If there's one thing that irks me more than a smiley emoji, it's dog-walk small talk. It's become so annoying that I bought a treadmill to exercise my dog, DJ. But until I can toilet train him to lift the seat and flush like a normal human being, I will still have to venture out daily into the neighborhood dodging the endless parade of banal conversations with annoying pooch-walkers.

"Nice arc on DJ's tinkle."
"That's cuz you never chopped them off."
"They dangle so symmetrically."

It wasn't always like this. When I moved into my hood at the turn of the century, I thought to myself, "Ah, what a delightful place to live, and not just because of Ursula, the statuesque Swedish sun-bathing goddess who lives behind me. This neighbourhood was teeming with dogs."

Big dogs, small dogs,
Dogs that like to trot
Guard dogs, toy dogs
Even dogs with polka dots
Sniff around here, play around here
The hood that's nuts for mutts

At first, I naively believed that my fellow dog-walkers might possess some semblance of wit or intellectual curiosity. Instead, I was bombarded with a litany of stale jokes and horror stories about home renovations and astronomical vet bills.

"Two grand just to pull a bong out of a butt?!"

Desperate to walk in peace, I consulted with Zev the cherubic neighborhood stalker on how to slip 'n slide through the neighbourhood in stealth-mode. After all, the man's a slithery master who's never been caught -- unless you count his rookie year and that unfortunate bathing-suit malfunction at the public pool. 

Creepy? For sure, but Zev is always willing to give a helping hand. Lent me his tattered neighborhood map; meticulously highlighted with a labyrinth of routes through the park, behind the school, and around Ursula's sundeck. 

I immediately became a dog-walking Houdini, maneuvering through mazes of trees, bushes and tunnels deftly avoiding the clutches of idle doggy-parent chatter. On weekends I'd leave town.

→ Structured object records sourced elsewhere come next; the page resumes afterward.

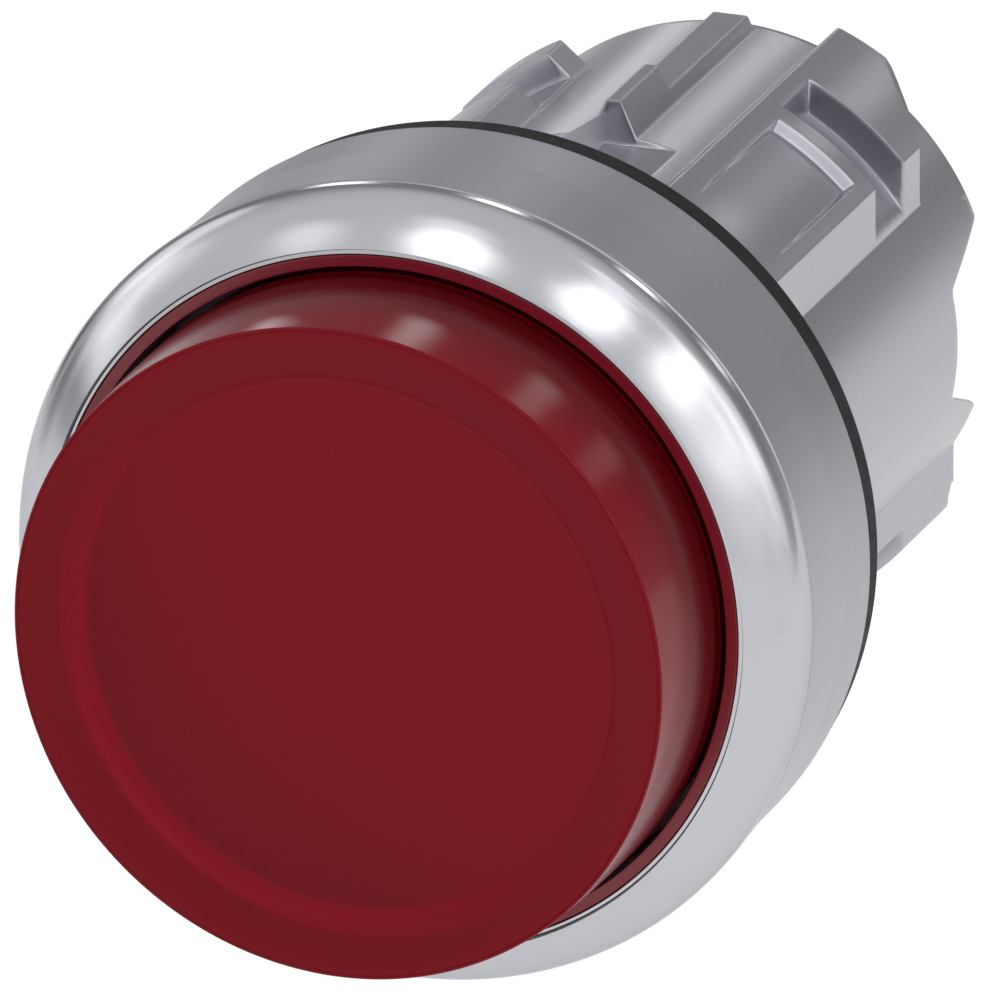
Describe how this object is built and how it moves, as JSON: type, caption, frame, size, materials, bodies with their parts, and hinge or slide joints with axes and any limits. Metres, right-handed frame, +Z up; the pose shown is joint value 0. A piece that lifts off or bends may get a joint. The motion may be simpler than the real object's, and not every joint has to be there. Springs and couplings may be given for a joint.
{
  "type": "industrial push button",
  "caption": "Raised round red illuminated push button for a 22 mm panel hole: chrome bezel, satin die-cast barrel with key rib and latch pads, spring-return travel.",
  "frame": {"origin": "on the button's axis, in the panel's front plane, which is the rear face of the panel gasket", "axes": "the front of the button faces -Y and the barrel runs back along +Y through the panel; +Z is up, towards the key rib at 12 o'clock; +X is right as seen from the front"},
  "size_m": [0.0296, 0.0408, 0.0296],
  "materials": {
    "cast_metal": "satin die-cast metal with a fine matt grain",
    "chrome": "polished, slightly soft reflections",
    "red_lens": "moulded translucent red plastic, satin",
    "black_rubber": "matt black rubber",
    "black_plastic": "matt black moulded plastic",
    "white_acetal": "smooth off-white acetal",
    "opal_plastic": "milky white light-spreading plastic",
    "clear_plastic": "clear polished plastic",
    "spring_steel": "bright drawn spring steel"
  },
  "bodies": {
    "base": {"housing": "cast_metal", "bezel_ring": "chrome", "lens_collar": "red_lens", "bezel_seal": "black_rubber", "panel_gasket": "black_rubber", "stop_ring": "black_rubber", "wiper_seal": "black_rubber", "front_bush": "black_plastic", "spring_washer": "spring_steel", "rear_bush": "black_plastic", "retaining_ring": "spring_steel", "return_spring": "spring_steel"},
    "button": {"lens_cap": "red_lens", "legend_disc": "opal_plastic", "diffuser_disc": "opal_plastic", "lens_seal": "black_rubber", "button_carrier": "white_acetal", "carrier_clip": "spring_steel", "light_guide": "clear_plastic", "plunger": "white_acetal", "pusher_ring": "black_plastic"}
  },
  "joints": [
    {"name": "button_press", "type": "slide", "parent": "base", "child": "button", "axis": [0, 1, 0], "range_m": [0, 0.004], "stiffness_N_per_m": 500, "springref_m": -0.006, "deforming": ["return_spring"]}
  ]
}
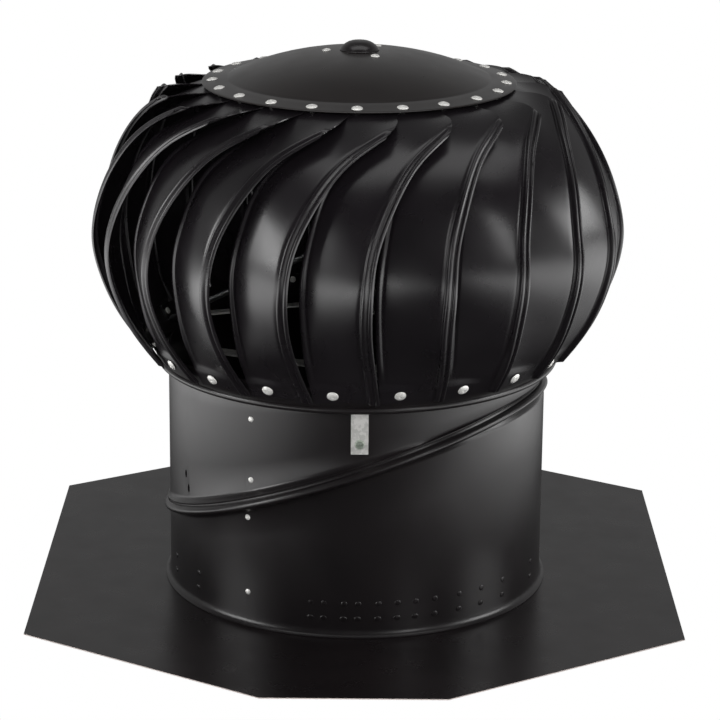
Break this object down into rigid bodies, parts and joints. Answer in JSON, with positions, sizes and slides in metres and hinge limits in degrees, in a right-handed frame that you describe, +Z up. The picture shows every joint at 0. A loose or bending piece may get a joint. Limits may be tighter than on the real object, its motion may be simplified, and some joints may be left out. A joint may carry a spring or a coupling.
{
  "type": "roof turbine ventilator",
  "caption": "Wind-driven roof ventilator: curved louvre blades under a domed cap spin on a braced throat that swivels on a flat flashing to suit the roof pitch.",
  "frame": {"origin": "on the throat's axis, at the underside of the flashing", "axes": "+Z up along the throat's and turbine's axis, +Y up the roof (the long side of the flashing), -Y towards the front, +X to the right"},
  "size_m": [0.5168, 0.586, 0.444],
  "materials": {
    "black_paint": "satin",
    "rivet_aluminium": "satin",
    "galvanised_steel": "dull galvanised",
    "zinc_hardware": "zinc plated",
    "bearing_steel": "ground",
    "spoke_steel": "dull zinc"
  },
  "bodies": {
    "base": {"flashing": "black_paint", "lower_collar": "black_paint", "lower_seam_rivets": "rivet_aluminium"},
    "throat": {"upper_collar": "black_paint", "upper_seam_rivets": "rivet_aluminium", "brace_arm_1": "galvanised_steel", "brace_arm_2": "galvanised_steel", "brace_arm_3": "galvanised_steel", "brace_stay_1": "galvanised_steel", "brace_stay_2": "galvanised_steel", "brace_stay_3": "galvanised_steel", "brace_screws": "zinc_hardware", "brace_nuts": "zinc_hardware", "upper_hub_plate": "galvanised_steel", "lower_hub_plate": "galvanised_steel", "shaft_nuts": "zinc_hardware", "shaft_washers": "zinc_hardware", "shaft": "bearing_steel", "lower_bearing_inner_race": "bearing_steel", "upper_bearing_inner_race": "bearing_steel"},
    "head": {"lower_ring": "black_paint", "dome_cap": "black_paint", "bearing_cap": "black_paint", "lower_bearing_housing": "spoke_steel", "upper_bearing_housing": "spoke_steel", "lower_bearing_outer_race": "bearing_steel", "upper_bearing_outer_race": "bearing_steel", "head_spoke_1": "spoke_steel", "head_spoke_2": "spoke_steel", "head_spoke_3": "spoke_steel", "blade_01": "black_paint", "blade_02": "black_paint", "blade_03": "black_paint", "blade_04": "black_paint", "blade_05": "black_paint", "blade_06": "black_paint", "blade_07": "black_paint", "blade_08": "black_paint", "blade_09": "black_paint", "blade_10": "black_paint", "blade_11": "black_paint", "blade_12": "black_paint", "blade_13": "black_paint", "blade_14": "black_paint", "blade_15": "black_paint", "blade_16": "black_paint", "blade_17": "black_paint", "blade_18": "black_paint", "blade_19": "black_paint", "blade_20": "black_paint", "blade_21": "black_paint", "ring_rivets": "rivet_aluminium", "cap_rivets": "rivet_aluminium", "bearing_cap_rivets": "rivet_aluminium"},
    "lower_cage": {"lower_bearing_ball_cage": "bearing_steel"},
    "upper_cage": {"upper_bearing_ball_cage": "bearing_steel"}
  },
  "joints": [
    {"name": "pitch_swivel", "type": "hinge", "parent": "base", "child": "throat", "pos_m": [-0.0015, -0.0005, 0.116], "axis": [-0.3171, 0.1281, 0.9397], "range_deg": [-180, 180]},
    {"name": "turbine_spin", "type": "hinge", "parent": "throat", "child": "head", "pos_m": [0, 0, 0.3], "axis": [0, 0, 1], "continuous": true},
    {"name": "lower_cage_spin", "type": "hinge", "parent": "throat", "child": "lower_cage", "pos_m": [0, 0, 0.2795], "axis": [0, 0, 1], "continuous": true},
    {"name": "upper_cage_spin", "type": "hinge", "parent": "throat", "child": "upper_cage", "pos_m": [0, 0, 0.4245], "axis": [0, 0, 1], "continuous": true}
  ],
  "couplings": [
    {"joint": "lower_cage_spin", "follows": "turbine_spin", "ratio": 0.62},
    {"joint": "upper_cage_spin", "follows": "turbine_spin", "ratio": 0.62}
  ]
}
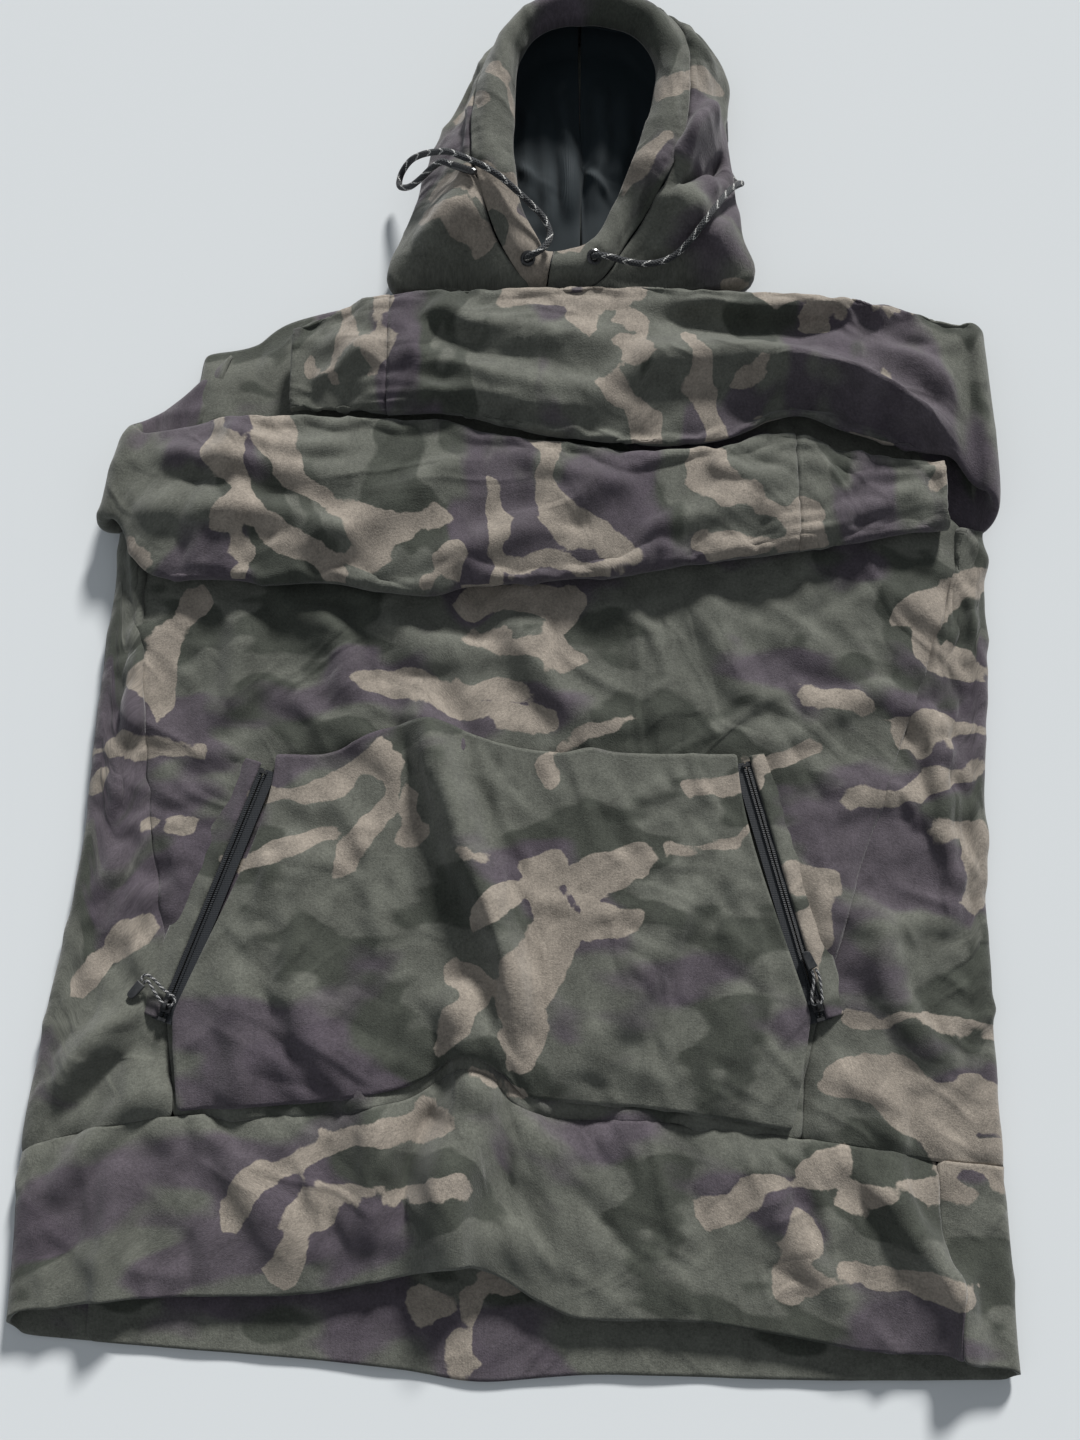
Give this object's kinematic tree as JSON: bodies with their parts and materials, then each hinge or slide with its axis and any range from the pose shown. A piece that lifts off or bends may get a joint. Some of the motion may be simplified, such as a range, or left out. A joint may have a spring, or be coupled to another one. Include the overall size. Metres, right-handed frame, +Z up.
{
  "type": "hooded pullover sweatshirt",
  "caption": "Hooded pullover sweatshirt laid flat on its back, both sleeves folded across the chest, zipped pouch pocket, drawcord hood.",
  "frame": {"origin": "on the surface that the garment lies on, under the middle of the back, at the back_face mount", "axes": "+Z up, away from the surface; +Y from the hem to the hood; +X towards the wearer's left side, which is the viewer's right"},
  "size_m": [0.6292, 0.9632, 0.0661],
  "materials": {
    "camouflage_fleece": "matt brushed fleece printed with olive, tan, dark green and purple-brown patches",
    "hood_lining": "matt jersey, very dark teal",
    "cord": "woven black cord with sparse white tracer threads",
    "zip_tape": "dark woven tape",
    "black_metal": "black, semi-gloss",
    "black_plastic": "black, semi-gloss"
  },
  "bodies": {
    "garment": {"back_panel": "camouflage_fleece", "cord_tip_left": "black_metal", "cord_tip_right": "black_metal", "cuff_right": "camouflage_fleece", "drawcord_end_left": "cord", "drawcord_end_right": "cord", "drawcord_in_band": "cord", "eyelet_left": "black_metal", "eyelet_right": "black_metal", "eyelet_washer_left": "black_metal", "eyelet_washer_right": "black_metal", "front_panel": "camouflage_fleece", "hood_band": "camouflage_fleece", "hood_lining_left": "hood_lining", "hood_lining_right": "hood_lining", "hood_panel_back": "camouflage_fleece", "hood_panel_crown": "camouflage_fleece", "hood_panel_left": "camouflage_fleece", "hood_panel_right": "camouflage_fleece", "pocket_panel": "camouflage_fleece", "side_panel_left": "camouflage_fleece", "side_panel_right": "camouflage_fleece", "sleeve_head_left": "camouflage_fleece", "sleeve_head_right": "camouflage_fleece", "sleeve_right": "camouflage_fleece", "waistband_back": "camouflage_fleece", "waistband_front": "camouflage_fleece", "zip_bottom_stop_left": "black_metal", "zip_bottom_stop_right": "black_metal", "zip_tape_left_body_side": "zip_tape", "zip_tape_left_pocket_side": "zip_tape", "zip_tape_right_body_side": "zip_tape", "zip_tape_right_pocket_side": "zip_tape", "zip_teeth_left_body_side": "black_plastic", "zip_teeth_left_pocket_side": "black_plastic", "zip_teeth_right_body_side": "black_plastic", "zip_teeth_right_pocket_side": "black_plastic", "zip_top_stop_left": "black_metal", "zip_top_stop_right": "black_metal"},
    "upper_sleeve": {"sleeve_left": "camouflage_fleece", "cuff_left": "camouflage_fleece"},
    "zip_slider_left": {"zip_slider_left": "black_metal"},
    "zip_pull_left": {"zip_pull_cord_left": "cord", "zip_pull_grip_left": "black_plastic"},
    "zip_slider_right": {"zip_slider_right": "black_metal"},
    "zip_pull_right": {"zip_pull_cord_right": "cord", "zip_pull_grip_right": "black_plastic"}
  },
  "joints": [
    {"name": "upper_sleeve_unfold", "type": "hinge", "parent": "garment", "child": "upper_sleeve", "pos_m": [0.3, 0.16, 0.024], "axis": [0, 1, 0], "range_deg": [0, 170]},
    {"name": "zip_slide_left", "type": "slide", "parent": "garment", "child": "zip_slider_left", "axis": [-0.2453, 0.9695, 0], "range_m": [0, 0.15]},
    {"name": "zip_pull_left_lift", "type": "hinge", "parent": "zip_slider_left", "child": "zip_pull_left", "pos_m": [0.17428, -0.25921, 0.0233], "axis": [0.9695, 0.2453, 0], "range_deg": [0, 150]},
    {"name": "zip_slide_right", "type": "slide", "parent": "garment", "child": "zip_slider_right", "axis": [0.3349, 0.9423, 0], "range_m": [0, 0.15]},
    {"name": "zip_pull_right_lift", "type": "hinge", "parent": "zip_slider_right", "child": "zip_pull_right", "pos_m": [-0.23466, -0.2594, 0.0233], "axis": [0.9423, -0.3349, 0], "range_deg": [0, 150]}
  ]
}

But life, as it often does, had other plans for my anti-social escapades. One sunny Wednesday morning, as I embarked on my well-planned route, disaster struck. A fellow dog walker, who I had assumed to be as introverted as I, suddenly materialized from behind a cluster of poison Ivy . It was as if the universe had conspired against me, summoning this unsuspecting victim to interrupt my carefully constructed solitude.

I had two options. I could engage in yet another mind-numbing dialogue about dog treats, or I could stand my ground and declare my unwavering commitment to silence. With a resolute expression, I chose the latter.

As the comely dog walker approached, her face a mask of cheerful expectation, I braced myself for the onslaught of pleasantries. But to my astonishment, she merely gave a polite nod and continued on her merry way, not a word escaping from her inflated Botoxed lips. It was a miraculous moment indeed, a glimmer of hope in an otherwise barren wasteland of small talk.

From that day forward, I embraced my newfound freedom with fervor. I honed my route-changing skills to perfection, mastering the art of dodging would-be conversationalists. My walks became a series of daring escapes, a game of cat and mouse where I was the elusive feline, always managing to slip through the cracks of human interaction.

So, if you ever find yourself in need of an expert in covert canine navigation, look no further. I am the master of the meandering path, the virtuoso of the walkway dodge. And as I stride through the park, with DJ prancing by my side, I can't help but revel in the blissful solitude that my carefully crafted routes provide. For in this bustling world, all I seek is peace, blissful peace, wonderful peace.